Donald Edwin Westlake is here.

Donald E Westlake
He's described on the fan web site as "crime novelist and Mystery Writers of America Grand Master Donald E. Westlake, creator of John Dortmunder, the most clever and least lucky thief in crime fiction, and, writing as Richard Stark, the hard-boiled heist master Parker."  The sentence doesn't quite do justice to a pulp fiction author who produced over 100 books in his writing life with up to 16 pseudonyms.  Sixteen?

As I read more about him (primarily on Wiki) I found two references to work he'd created that might have provoked my vague recollection.  The first was the movie The Grifters for which Donald Westlake wrote the screenplay and was nominated for an Oscar.  It's hard to believe that the Oscar went to Dances With Wolves ... actually it's not that hard.  It is, after all, the Oscars.  But The Grifters is a brilliant movie with a fiercely good screenplay.

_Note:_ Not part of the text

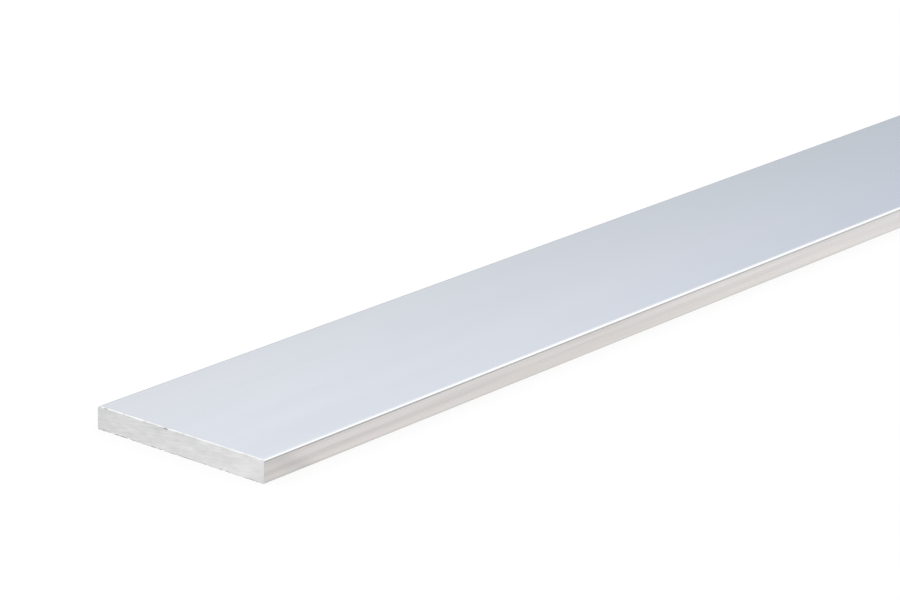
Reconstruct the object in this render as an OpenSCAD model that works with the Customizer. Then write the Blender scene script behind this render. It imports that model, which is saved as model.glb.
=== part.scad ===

The second point of reference goes much further back, all the way back to 1967 and Point Blank, John Boorman's movie version of Donald Westlake's novel (writing as Richard Stark) The Hunter.  I couldn't have seen it, of course, in 1967.  I was only 10 years old but I must have seen it somewhere, some time after.  It's a brutal story.  There are memorable scenes, especially the brilliantly edited long walk down the corridor as Walker / Parker makes his way to where his wife and her lover are supposed to be hiding out.  And the fight, which Walker loses, with Angie Dickinson's character - all those electric appliances drilling their sounds into Lee Marvin's cool killer's brain.

You can see the roots of Jason Statham's Parker in Lee Marvin's Walker but the 2013 version is a long way from the original and much diluted.  And if you're looking for menace and an animlistic, dangerous presence on screen you wouldn't look anywhere else but Lee Marvin in 1967. But the core of both lies in the writing of Donald Westlake I suppose.  I've never read any of his 100 plus works.  Maybe I should.